-- Begin Exercise materials --
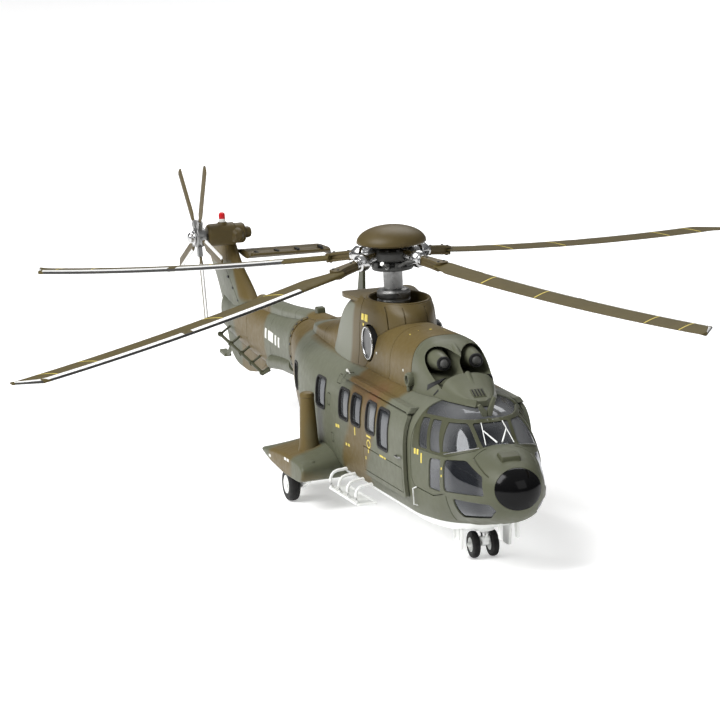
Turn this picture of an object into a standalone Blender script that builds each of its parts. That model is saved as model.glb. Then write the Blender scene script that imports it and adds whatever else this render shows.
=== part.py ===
-- End Exercise materials --
-- Begin Exercise materials --
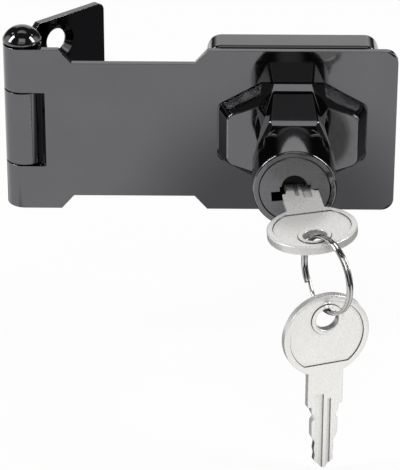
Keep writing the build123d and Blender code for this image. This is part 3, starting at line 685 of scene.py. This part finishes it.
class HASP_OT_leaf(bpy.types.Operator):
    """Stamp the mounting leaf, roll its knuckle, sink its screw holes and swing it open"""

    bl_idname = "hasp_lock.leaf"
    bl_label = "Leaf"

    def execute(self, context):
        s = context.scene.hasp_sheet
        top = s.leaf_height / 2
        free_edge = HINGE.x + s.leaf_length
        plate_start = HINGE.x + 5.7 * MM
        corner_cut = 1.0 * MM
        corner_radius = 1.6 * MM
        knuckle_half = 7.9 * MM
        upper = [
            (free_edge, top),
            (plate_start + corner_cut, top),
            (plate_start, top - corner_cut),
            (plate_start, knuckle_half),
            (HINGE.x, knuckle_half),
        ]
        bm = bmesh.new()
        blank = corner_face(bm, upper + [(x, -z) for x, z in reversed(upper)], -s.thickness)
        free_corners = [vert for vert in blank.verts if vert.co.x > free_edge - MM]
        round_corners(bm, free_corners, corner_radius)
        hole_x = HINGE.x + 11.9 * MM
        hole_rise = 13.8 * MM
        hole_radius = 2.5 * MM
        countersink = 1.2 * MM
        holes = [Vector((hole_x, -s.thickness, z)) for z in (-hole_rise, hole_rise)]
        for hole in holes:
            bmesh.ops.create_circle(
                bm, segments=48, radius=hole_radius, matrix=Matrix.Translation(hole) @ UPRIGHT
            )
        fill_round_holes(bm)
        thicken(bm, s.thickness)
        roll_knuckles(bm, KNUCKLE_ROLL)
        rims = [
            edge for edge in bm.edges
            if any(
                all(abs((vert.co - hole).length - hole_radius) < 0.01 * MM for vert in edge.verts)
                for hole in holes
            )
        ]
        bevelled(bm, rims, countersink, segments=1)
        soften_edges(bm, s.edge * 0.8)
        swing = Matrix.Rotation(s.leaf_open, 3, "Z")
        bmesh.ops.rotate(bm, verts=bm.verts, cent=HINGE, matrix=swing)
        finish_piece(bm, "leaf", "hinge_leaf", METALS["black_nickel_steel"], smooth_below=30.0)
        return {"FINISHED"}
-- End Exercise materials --
-- Begin Exercise materials --
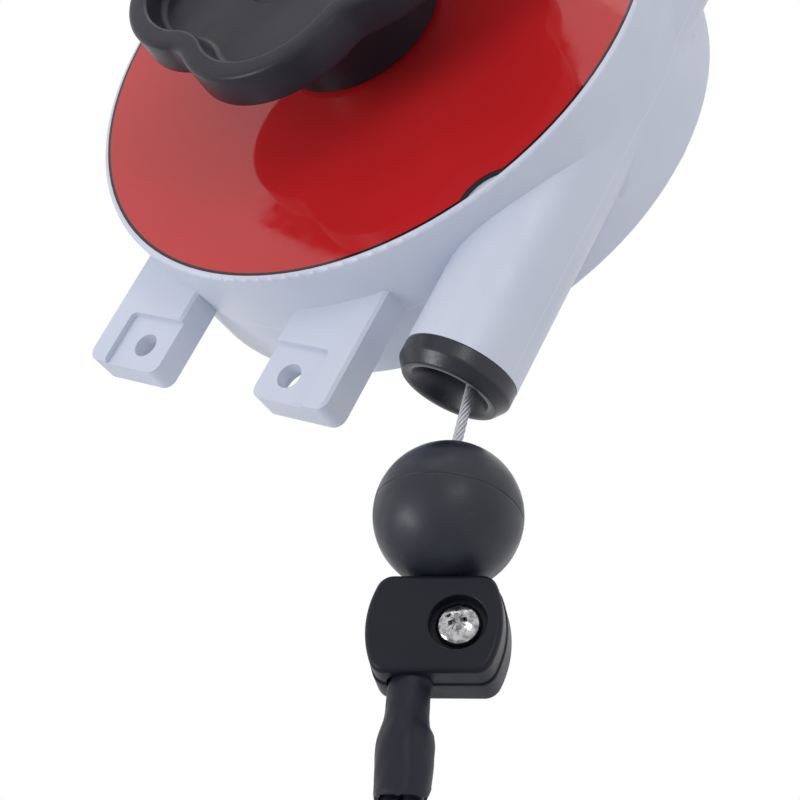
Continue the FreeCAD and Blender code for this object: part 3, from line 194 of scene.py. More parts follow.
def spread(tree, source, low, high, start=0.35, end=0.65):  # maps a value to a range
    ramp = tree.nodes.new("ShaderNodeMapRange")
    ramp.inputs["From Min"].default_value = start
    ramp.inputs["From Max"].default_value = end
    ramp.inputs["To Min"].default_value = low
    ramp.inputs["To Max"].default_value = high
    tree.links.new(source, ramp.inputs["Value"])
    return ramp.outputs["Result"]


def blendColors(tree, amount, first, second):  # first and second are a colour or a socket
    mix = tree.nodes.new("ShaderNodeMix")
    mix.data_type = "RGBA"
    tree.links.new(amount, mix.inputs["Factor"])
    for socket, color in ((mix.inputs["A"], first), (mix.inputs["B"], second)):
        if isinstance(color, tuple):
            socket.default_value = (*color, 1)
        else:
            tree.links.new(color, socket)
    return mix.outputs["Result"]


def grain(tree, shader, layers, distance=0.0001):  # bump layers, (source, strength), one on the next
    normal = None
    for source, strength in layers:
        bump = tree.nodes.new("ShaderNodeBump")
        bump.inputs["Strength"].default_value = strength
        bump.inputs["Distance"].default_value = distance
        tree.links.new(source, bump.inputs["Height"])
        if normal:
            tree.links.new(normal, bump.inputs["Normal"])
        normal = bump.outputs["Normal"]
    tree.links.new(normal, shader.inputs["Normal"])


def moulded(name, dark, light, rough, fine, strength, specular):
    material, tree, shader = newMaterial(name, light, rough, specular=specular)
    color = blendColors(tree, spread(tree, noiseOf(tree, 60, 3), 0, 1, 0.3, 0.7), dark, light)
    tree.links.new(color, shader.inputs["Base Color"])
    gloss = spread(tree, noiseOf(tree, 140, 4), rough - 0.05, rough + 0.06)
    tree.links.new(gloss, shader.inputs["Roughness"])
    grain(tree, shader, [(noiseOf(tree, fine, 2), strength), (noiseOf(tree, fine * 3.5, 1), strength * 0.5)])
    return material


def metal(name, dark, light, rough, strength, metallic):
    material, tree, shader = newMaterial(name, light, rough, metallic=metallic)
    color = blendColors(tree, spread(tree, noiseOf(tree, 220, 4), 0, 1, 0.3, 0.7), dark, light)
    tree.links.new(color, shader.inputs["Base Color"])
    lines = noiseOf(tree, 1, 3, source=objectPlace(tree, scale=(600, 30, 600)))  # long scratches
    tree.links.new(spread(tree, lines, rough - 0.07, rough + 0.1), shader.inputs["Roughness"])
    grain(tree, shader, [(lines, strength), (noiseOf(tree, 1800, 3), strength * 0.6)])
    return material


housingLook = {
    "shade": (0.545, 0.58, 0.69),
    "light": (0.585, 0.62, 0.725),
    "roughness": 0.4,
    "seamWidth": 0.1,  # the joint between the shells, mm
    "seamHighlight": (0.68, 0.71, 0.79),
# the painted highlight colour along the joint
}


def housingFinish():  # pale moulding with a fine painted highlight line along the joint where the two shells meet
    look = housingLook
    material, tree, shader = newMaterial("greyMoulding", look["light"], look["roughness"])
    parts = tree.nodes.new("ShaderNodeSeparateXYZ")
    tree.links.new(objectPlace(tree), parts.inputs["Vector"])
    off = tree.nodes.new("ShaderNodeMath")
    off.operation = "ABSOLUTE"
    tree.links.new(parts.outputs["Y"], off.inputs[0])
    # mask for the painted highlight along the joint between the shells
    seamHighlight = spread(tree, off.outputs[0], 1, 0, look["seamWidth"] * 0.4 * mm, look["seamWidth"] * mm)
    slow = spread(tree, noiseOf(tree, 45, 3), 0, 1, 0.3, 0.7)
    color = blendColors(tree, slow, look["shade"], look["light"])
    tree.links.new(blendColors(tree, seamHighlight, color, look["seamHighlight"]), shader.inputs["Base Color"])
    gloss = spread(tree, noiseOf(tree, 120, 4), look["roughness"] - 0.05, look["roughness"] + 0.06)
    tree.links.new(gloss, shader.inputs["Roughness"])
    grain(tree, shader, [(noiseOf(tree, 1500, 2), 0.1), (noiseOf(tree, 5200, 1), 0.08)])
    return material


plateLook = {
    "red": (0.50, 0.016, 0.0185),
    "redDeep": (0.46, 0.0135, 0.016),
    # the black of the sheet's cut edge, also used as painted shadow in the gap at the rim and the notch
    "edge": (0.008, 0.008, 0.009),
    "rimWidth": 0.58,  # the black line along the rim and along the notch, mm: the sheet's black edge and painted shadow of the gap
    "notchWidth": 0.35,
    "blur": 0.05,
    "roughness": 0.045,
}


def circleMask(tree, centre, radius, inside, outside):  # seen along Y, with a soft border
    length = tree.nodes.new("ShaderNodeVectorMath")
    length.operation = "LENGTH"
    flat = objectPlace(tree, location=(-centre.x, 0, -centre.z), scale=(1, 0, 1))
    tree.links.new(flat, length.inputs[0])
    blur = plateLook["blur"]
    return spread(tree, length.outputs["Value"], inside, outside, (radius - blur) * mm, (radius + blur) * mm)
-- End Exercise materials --
Instructions for the task | Examine the data above and state how many of its lines contain the word "Blender", with no further remarks.

Exercise result | 3